Economically and for markets, the combination of attacks on the Kuibyshev/Novokuybyshevsk refinery and strikes on defense enterprises in Cheboksary incrementally weakens Russian refined product output and adds execution risk to export schedules via Baltic and Black Sea ports. While no single facility loss is yet system-breaking, cumulative damage and forced downtime can tighten diesel and gasoline balances, especially into European and Mediterranean markets, supporting higher refining margins and crack spreads. Energy traders will price in both tangible capacity loss and the political risk premium of Ukrainian willingness and ability to hit ever-deeper targets. Russian sovereign and corporate spreads may see renewed widening, and equity in Russian energy and defense-linked entities could face additional discounting in offshore trading.

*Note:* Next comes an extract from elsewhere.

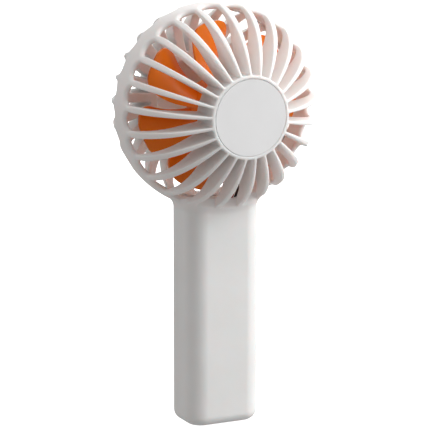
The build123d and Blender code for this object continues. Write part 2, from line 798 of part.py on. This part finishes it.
with BuildPart() as switch_body:
    with Locations(facing_rear(0, board_rear, button_height)):
        Box(switch_size, switch_size, switch_height, align=AHEAD)
    with Locations(facing_rear(0, board_rear + switch_floor, button_height)):
        Cylinder(plunger_radius + plunger_gap, switch_height, align=AHEAD, mode=Mode.SUBTRACT)
save(switch_body, "switch_body")

with BuildPart() as switch_plunger:
    with Locations(facing_rear(0, plunger_top, button_height)):
        Cylinder(plunger_radius, plunger_length, align=BEHIND)
save(switch_plunger, "switch_plunger")

with BuildPart() as power_button:
    with Locations(facing_rear(0, handle_rear + button_proud, button_height)):
        Cylinder(button_radius, handle_rear + button_proud - flange_face, align=BEHIND)
    fillet(power_button.edges().group_by(Axis.Y)[-1], button_rounding)
    with Locations(facing_rear(0, flange_face, button_height)):
        Cylinder(flange_radius, flange_thickness, align=BEHIND)
        Cylinder(stem_radius, flange_face - plunger_top, align=BEHIND)
save(power_button, "power_button")

# ---------------------------------------------------------------- housing screws and foot pad
with BuildPart() as housing_screws:
    for boss_height in boss_heights:
        for side in (-1, 1):
            with Locations(facing_rear(side * boss_offset, screw_seat, boss_height)):
                Cylinder(screw_head_radius, screw_head_height, align=AHEAD)
                Cylinder(screw_radius, screw_length, align=BEHIND)
            with Locations(facing_rear(side * boss_offset, screw_seat + screw_head_height, boss_height)):
                with PolarLocations(0, 2, angular_range=180):
                    Box(
                        screw_cross_length, screw_cross_width, screw_cross_depth, align=BEHIND,
                        mode=Mode.SUBTRACT,
                    )
save(housing_screws, "housing_screws")

with BuildPart() as foot_pad:
    with BuildSketch(Plane.XY):
        RectangleRounded(pad_width, pad_depth, pad_corner)
    extrude(amount=pad_thickness)
    fillet(foot_pad.edges().group_by(Axis.Z)[0], pad_rounding)
save(foot_pad, "foot_pad")


# ---------------------------------------------------------------- motor wires
def motor_wire(name, side):
    """A wire from a motor terminal, along the inside of one fin, down to the circuit board."""
    over_motor = motor_open_end + bell_thickness + wire_clearance + wire_diameter / 2
    behind_fins = cavity_front - wire_diameter
    with BuildPart() as wire:
        with BuildLine(wire_plane.offset(side * wire_spacing / 2)) as route:
            FilletPolyline(
                (terminal_circle, over_motor), (wire_in_hub, over_motor), (wire_in_hub, behind_fins),
                (wire_bend_start, behind_fins), (wire_bend_end, wire_drop), (wire_landing, wire_drop),
                (wire_landing, -board_front), radius=wire_bends,
            )
        with BuildSketch(Plane(origin=route.line @ 0, z_dir=route.line % 0)):
            Circle(wire_diameter / 2)
        sweep()
    save(wire, name)


motor_wire("motor_wire_positive", 1)
motor_wire("motor_wire_negative", -1)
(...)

In the next 24–48 hours, watch for: (1) satellite or commercial imaging confirming damage to Cheboksary’s VNIIR-Progress and any newly hit facilities near Tyumen; (2) Russian MOD statements on intercepted vs. successful strikes and any announced retaliation; (3) indications that Ukrainian Flamingo missiles have reached or crossed into Western Siberian industrial zones, which would be a qualitative jump in perceived reach; and (4) any disruption reports from Russian rail and pipeline networks servicing refineries in Samara, Chuvashia, or further east. A Russian decision to reassign advanced air defense systems from the front or from Moscow to protect interior industrial hubs would signal that Kyiv has successfully opened a new strategic pressure front on Russia’s war economy.
MARKET IMPACT ASSESSMENT: Further pressure on Russian refining capacity and demonstration of Ukrainian strike reach into Russia’s interior support a bullish bias for oil and refined products, marginally widen risk premia on Russian assets, and add safe-haven support to gold. Limited immediate FX shock but raises medium-term geopolitical risk pricing in European gas and power due to perceived vulnerability of Russian infrastructure.